Nothing in this Agreement shall affect the fiscal privileges of members of diplomatic missions and consular posts under the general rules of international law or under the provisions of special international agreements.

The following paragraph 1 of Article 7 of the MLI applies and supersedes the provisions of this Agreement:

ARTICLE 7 OF THE MLI – PREVENTION OF TREATY ABUSE

(Principal purposes test provision)

Notwithstanding any provisions of [the Agreement], a benefit under [the Agreement] shall not be granted in respect of an item of income […] if it is reasonable to conclude, having regard to all relevant facts and circumstances, that obtaining that benefit was one of the principal purposes of any arrangement or transaction that resulted directly or indirectly in that benefit, unless it is established that granting that benefit in these circumstances would be in accordance with the object and purpose of the relevant provisions of [the Agreement].

Article 27

ENTRY INTO FORCE

The Government of Australia and the Government of the Republic of South Africa shall notify each other in writing through the diplomatic channel of the completion of their respective statutory and constitutional procedures required for the entry into force of this Agreement.[15] The Agreement shall enter into force on the date of receipt of the last notification, and thereupon the Agreement shall have effect:

a)     in the case of Australia:

(i)     with regard to withholding tax on income that is derived by a nonresident, in respect of income derived on or after 1 January next following the date on which the Agreement enters into force;

(ii)     with regard to other Australian tax, in respect of income, profits or gains of any year of income beginning on or after 1 July in the calendar year next following the date on which the Agreement enters into force;

b)     in the case of South Africa:

(i)     with regard to taxes withheld at source, in respect of amounts paid or credited on or after 1 January next following the date on which the Agreement enters into force;

(ii)     with regard to other South African tax, in respect of years of assessment beginning on or after 1 January next following the date on which the Agreement enters into force.

Article 28

TERMINATION

This Agreement shall continue in effect indefinitely, but either of the Government of Australia or the Government of the Republic of South Africa may, on or before 30 June in any calendar year beginning after the expiration of 5 years from the date of its entry into force, give to the other Government through the diplomatic channel written notice of termination and, in that event, the Agreement shall cease to be effective:

a)     in the case of Australia:

(i)     with regard to withholding tax on income that is derived by a nonresident, in respect of income derived on or after 1 January next following the date on which the notice of termination is given;

(ii)     with regard to other Australian tax, in respect of income, profits or gains of any year of income beginning on or after 1 July in the calendar year next following the date on which the notice of termination is given;

b)     in the case of South Africa:

(i)     with regard to taxes withheld at source, in respect of amounts paid or credited after the end of the calendar year in which the notice of termination is given;

(ii)     with regard to other South African tax, in respect of years of assessment beginning after the end of the calendar year in which the notice of termination is given.

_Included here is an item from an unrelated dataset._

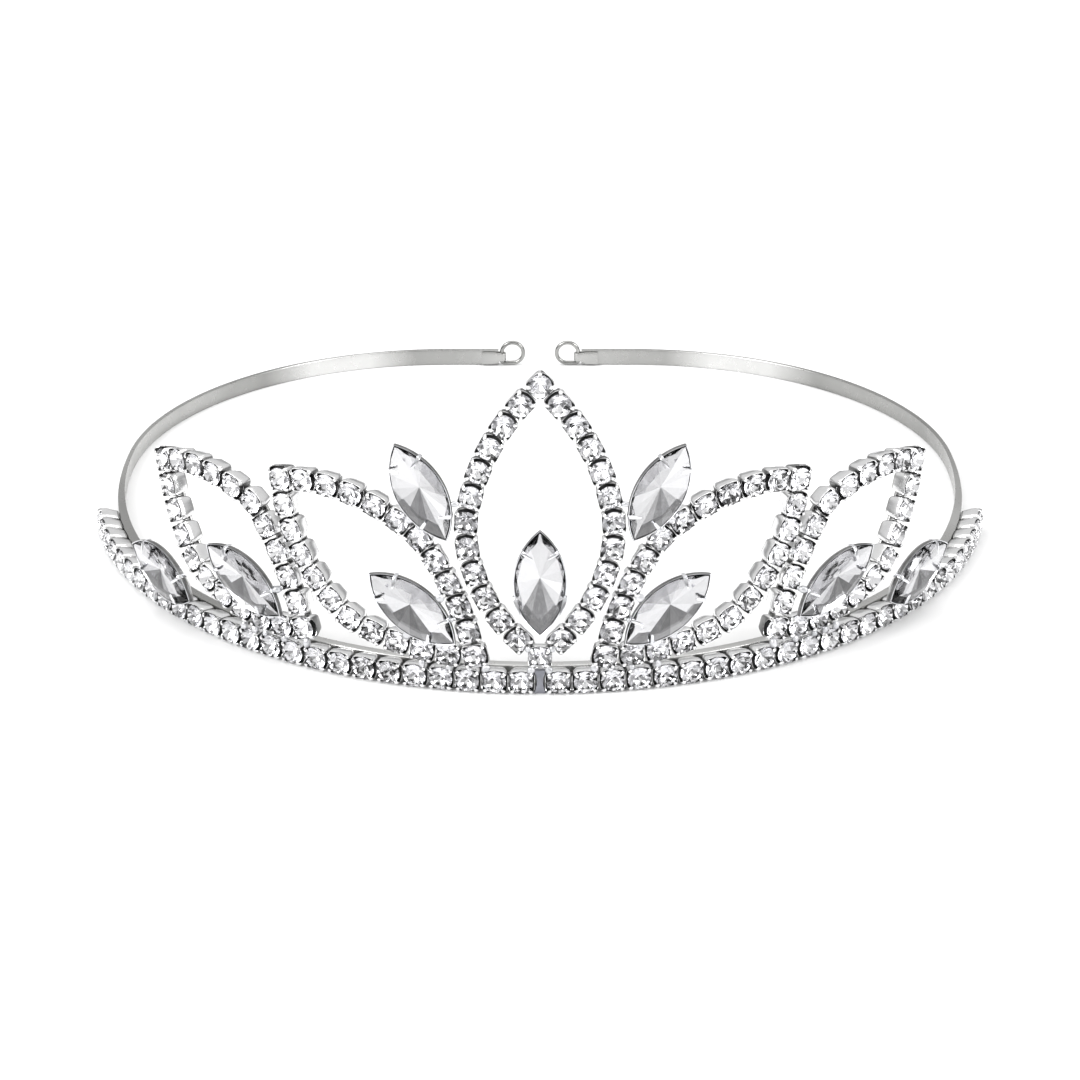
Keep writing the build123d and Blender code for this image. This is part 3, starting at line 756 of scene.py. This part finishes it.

IN WITNESS WHEREOF the undersigned, duly authorised by their respective Governments, have signed this Agreement.

DONE in duplicate at Canberra, this first day of July, 1999.

FOR THE GOVERNMENT OF AUSTRALIA:

FOR THE GOVERNMENT OF THE REPUBLIC OF SOUTH AFRICA

C R KEMP

B G RANCHOD

PROTOCOL

THE GOVERNMENT OF AUSTRALIA AND THE GOVERNMENT OF THE REPUBLIC OF SOUTH AFRICA

HAVE AGREED AT THE SIGNING of the Agreement between the Governments of the two Contracting States for the avoidance of double taxation and the prevention of fiscal evasion with respect to taxes on income upon the following provisions which shall form an integral part of the Agreement:

1.     Deleted.[16]

2.     If, in an agreement for the avoidance of double taxation that may subsequently be concluded between South Africa and a third State, the rate at which South Africa may impose the secondary tax on companies is limited, South Africa shall immediately inform the Government of Australia in writing through the diplomatic channel and shall enter into negotiations with the Government of Australia with a view to providing comparable treatment for Australia as may be provided for the third State.

IN WITNESS WHEREOF the undersigned, duly authorised by their respective Governments, have signed this Protocol.

DONE in duplicate at Canberra, this first day of July, 1999.

FOR THE GOVERNMENT OF AUSTRALIA:

FOR THE GOVERNMENT OF THE REPUBLIC OF SOUTH AFRICA

C R KEMP

B G RANCHOD

[1] As amended by Article 1 of the Protocol Amending the Agreement between the Government of Australia and the Government of the Republic of South Africa for the Avoidance of Double Taxation and the Prevention of Fiscal Evasion with respect to Taxes on Income (2008) ATS 18 (Amending Protocol).

[2] Subparagraph j) of paragraph 1 of Article 3 inserted by Article 2 a) of the Amending Protocol.

[3] As amended by Article 3 of the Amending Protocol.

[4] As amended by Article 4 of the Amending Protocol.

[5] As amended by Article 5 of the Amending Protocol.

[6] Refer to text box immediately following Article 26 of the Agreement.

[7] As amended by Article 6 of the Amending Protocol.

[8] Refer to text box immediately following Article 26 of the Agreement.

[9] As amended by Article 7 of the Amending Protocol.

[10] Refer to text box immediately following Article 26 of the Agreement.

[11] As amended by Article 8 of the Amending Protocol.

[12] Inserted by Article 9 of the Amending Protocol.

[13] As amended by Article 10 of the Amending Protocol.

[14] Inserted by Article 11 of the Amending Protocol.

[15] Notes to this effect were exchanged at Pretoria 9-21 December 1999. The Agreement and Protocol entered into force 21 December 1999.

[16] Deleted by Article 12 of the Amending Protocol.